With Houston losing the AL South to Austin, Louisville now stands alone as the only 8-time division champion. They took the division by ten games last season. Can they make it 9? Can Boston avoid the late season collapse this time and overtake them? Can Scranton or New York contend this season?
Louisville (last season- 4th in AL) has talent up and down the lineup. LF Albert Martin and 30-30 3B Amp Palmer both drove in 100, and the always consistent C Ernest Montgomery came close. 1B Ismael Polanco and 3B Orlando Franco are good bats and they will add IF Miguel Cerveza and CF Dewey Greenwood to the mix this season.
Boston (last season- 3rd in AL) got big seasons from RF Ryan Snyder (.328-33-128) and 1B Wilton Petrick (.282-28-126) in the middle of the order, but the lineup is deeper than that: 2B Tommy Jordan, SS Daniel Koch, DH Ricky Beech, and C Rick Anderson all drove in over 80 runs. RF Brian Saitou was a disappointment.
Scranton (last season- 10th in AL) need help for superstar CF Turner Dolan. LF Chief Pearson led the team in RBI with 94, but they will lose 3B Jay Walker (traded to Boise). There is a big talent dropoff after that, as guys like 2B Ricky Martin, 1B Jackie Howard, and SS Dante Shumpert haven't proven they can hit big-league pitching consistently and RF Randall Fisher had an off year last season.
New York (last season- last in AL) will struggle mightily for runs again. They have DH Karl Benes, but they will be relying on second year players 3B Marcus Goldman, 1B Mule Mulholland, LF Mark Friedrich, and rookie CF Albert Dale. All are nice players, but they all have limited ceilings and have yet to prove themselves.
Louisville (last season- 7th in AL) got it done with their offense, but they have solid starting depth as well. Hipolito Maradona and Danny Little both had good seasons, helping to make up for the fact that Albert Herzog had a second straight bad season. Claude Jacquez provided solid depth at the 4 spot. Buddy Titan (30 saves, 3.51 ERA) was pretty good- he may end up setting up Jamey Dwyer this season.

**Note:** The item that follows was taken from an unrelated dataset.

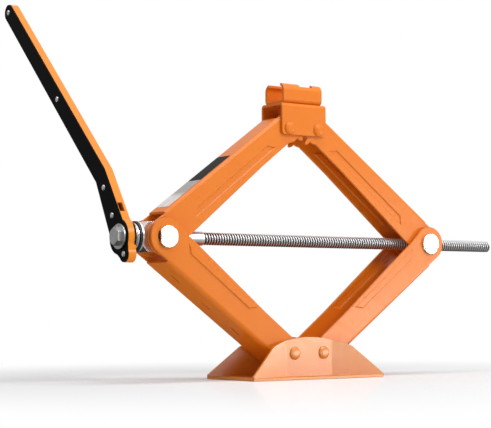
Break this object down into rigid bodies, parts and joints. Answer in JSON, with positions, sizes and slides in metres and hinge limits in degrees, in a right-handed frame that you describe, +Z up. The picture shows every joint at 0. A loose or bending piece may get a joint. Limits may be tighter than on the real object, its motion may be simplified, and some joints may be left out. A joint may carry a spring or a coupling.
{
  "type": "scissor jack",
  "caption": "Hand-cranked scissor jack: pressed channel arms with geared ends, a lead screw between trunnions, a grooved lifting saddle, a winged foot plate and a ratchet wrench.",
  "frame": {"origin": "on the floor at the middle of the foot plate", "axes": "+X along the lead screw towards its free end, +Y across the jack, +Z up"},
  "size_m": [0.4645, 0.2798, 0.3866],
  "materials": {
    "orange_paint": "satin orange powder coat",
    "wrench_orange": "gloss orange paint",
    "black_cover": "gloss black enamel",
    "bright_zinc": "bright zinc plate",
    "screw_steel": "rolled thread, dark zinc plate",
    "hardened_steel": "ground steel",
    "black_cage": "moulded black cage"
  },
  "bodies": {
    "base": {"base_plate": "orange_paint", "base_pin_left": "orange_paint", "base_pin_right": "orange_paint"},
    "lower_left": {"lower_left_arm": "orange_paint"},
    "lower_right": {"lower_right_arm": "orange_paint"},
    "upper_left": {"upper_left_arm": "orange_paint"},
    "upper_right": {"upper_right_arm": "orange_paint"},
    "cap": {"top_cap": "orange_paint", "saddle": "orange_paint", "cap_pin_left": "orange_paint", "cap_pin_right": "orange_paint"},
    "thrust_block": {"thrust_trunnion": "bright_zinc", "thrust_joint_washers": "bright_zinc", "thrust_race_inner": "bright_zinc", "thrust_ball_cage": "black_cage", "thrust_balls": "hardened_steel"},
    "nut_block": {"nut_trunnion": "bright_zinc", "nut_joint_washers": "bright_zinc"},
    "screw": {"lead_screw": "screw_steel", "thrust_race_outer": "bright_zinc", "ratchet_wheel": "hardened_steel", "drive_washer": "bright_zinc", "drive_bolt": "bright_zinc"},
    "wrench": {"wrench_frame": "wrench_orange", "wrench_front_cover": "black_cover", "wrench_rear_cover": "black_cover", "wrench_rivets": "bright_zinc", "pawl_pin": "bright_zinc", "pawl_spring": "hardened_steel"},
    "pawl": {"pawl": "hardened_steel"}
  },
  "joints": [
    {"name": "lift", "type": "hinge", "parent": "base", "child": "lower_left", "pos_m": [-0.0174, 0, 0.0246], "axis": [0, 1, 0], "range_deg": [-31, 22]},
    {"name": "lower_right_pivot", "type": "hinge", "parent": "base", "child": "lower_right", "pos_m": [0.0174, 0, 0.0246], "axis": [0, 1, 0], "range_deg": [-22, 31]},
    {"name": "upper_left_pivot", "type": "hinge", "parent": "lower_left", "child": "upper_left", "pos_m": [-0.15882, 0, 0.13351], "axis": [0, 1, 0], "range_deg": [-44, 62]},
    {"name": "upper_right_pivot", "type": "hinge", "parent": "lower_right", "child": "upper_right", "pos_m": [0.15882, 0, 0.13351], "axis": [0, 1, 0], "range_deg": [-62, 44]},
    {"name": "cap_pivot", "type": "hinge", "parent": "upper_left", "child": "cap", "pos_m": [-0.0174, 0, 0.24242], "axis": [0, 1, 0], "range_deg": [-31, 22]},
    {"name": "thrust_pivot", "type": "hinge", "parent": "lower_left", "child": "thrust_block", "pos_m": [-0.15882, 0, 0.13351], "axis": [0, 1, 0], "range_deg": [-22, 31]},
    {"name": "nut_pivot", "type": "hinge", "parent": "lower_right", "child": "nut_block", "pos_m": [0.15882, 0, 0.13351], "axis": [0, 1, 0], "range_deg": [-31, 22]},
    {"name": "screw_spin", "type": "hinge", "parent": "thrust_block", "child": "screw", "pos_m": [-0.15882, 0, 0.13351], "axis": [1, 0, 0], "continuous": true},
    {"name": "wrench_swing", "type": "hinge", "parent": "screw", "child": "wrench", "pos_m": [-0.15882, 0, 0.13351], "axis": [1, 0, 0], "range_deg": [-40, 120]},
    {"name": "pawl_rock", "type": "hinge", "parent": "wrench", "child": "pawl", "pos_m": [-0.19482, 0.0147, 0.15351], "axis": [-1, 0, 0], "range_deg": [0, 5.5], "stiffness_Nm_per_rad": 0.1, "springref_deg": -2.86}
  ],
  "couplings": [
    {"joint": "lower_right_pivot", "follows": "lift", "ratio": -1},
    {"joint": "upper_left_pivot", "follows": "lift", "ratio": -2},
    {"joint": "upper_right_pivot", "follows": "lift", "ratio": 2},
    {"joint": "cap_pivot", "follows": "lift", "ratio": 1},
    {"joint": "thrust_pivot", "follows": "lift", "ratio": -1},
    {"joint": "nut_pivot", "follows": "lift", "ratio": 1}
  ]
}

New York (last season- 4th in AL) should expect a drop-off this season. Vin Espinosa and Benito Madura both had solid rookie seasons, but I expect the league to catch up with them this season along with innings-eater Marv Starr. Getting Dixie Reynolds from Washington should help, but not all that much. On the upside, Jason Franco had a great year as the closer.

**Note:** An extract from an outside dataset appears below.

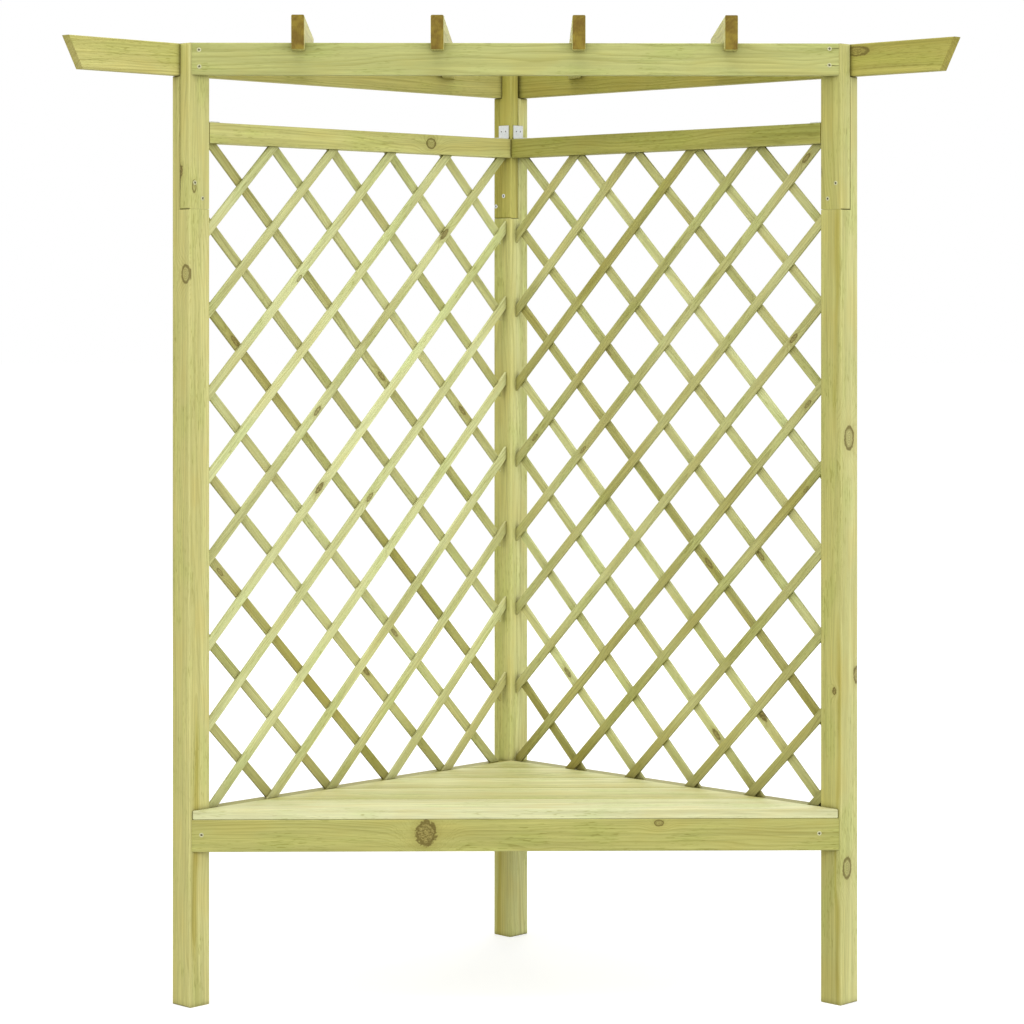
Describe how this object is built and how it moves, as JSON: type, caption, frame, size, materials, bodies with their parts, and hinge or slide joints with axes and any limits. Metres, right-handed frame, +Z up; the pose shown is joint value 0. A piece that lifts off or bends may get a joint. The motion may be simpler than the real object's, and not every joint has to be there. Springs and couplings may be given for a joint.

Boston (last season- 10th in AL) just couldn't get enough pitching to take a playoff spot. Daryl Cashman will keep them in just about any game he is in, but he needs help. Victor Sierra was a nice find, and B.C. Santiago and Christy Castillo provided decent innings. Dan Daley had a nice season as the closer (20 of 24, 2.43 ERA) after coming over from Houston.
Scranton (last season- 13th in AL) has little depth to work with. Journeyman Jesus Estrada had maybe his best season (17-9, 3.65 ERA) at age 34- it's hard to believe he can duplicate that. Former highly touted prospect Michael Giambi finally started more than 30 games and the result was not pretty (11-17, 4.78). Jerry Terry (now with Charlotte) and Steve Elster were both awful. They brought in veteran arm Dennys Fox to try and provide some innings. The bullpen is in flux- expect either young Eugene Ward or erratic veteran Jose Torrealba to get the closer's role.
1. I'd say Louisville is the odds-on favorite to win as the rosters currently stand.
2. Boston should be fairly close and could really give Louisville a good run with a trade or two.
3. I think Scranton and New York should be close for third, miles behind the other two. I'll take Scranton- normally I will pick the team with pitching, but I think New York made the top 4 with smoke and mirrors last season.
4. I would nominate Chief Pearson to be the most likely veteran to be dealt.
5. Not exactly touting him as a ROY lock, but Albert Dale should be a solid contributor as a rookie.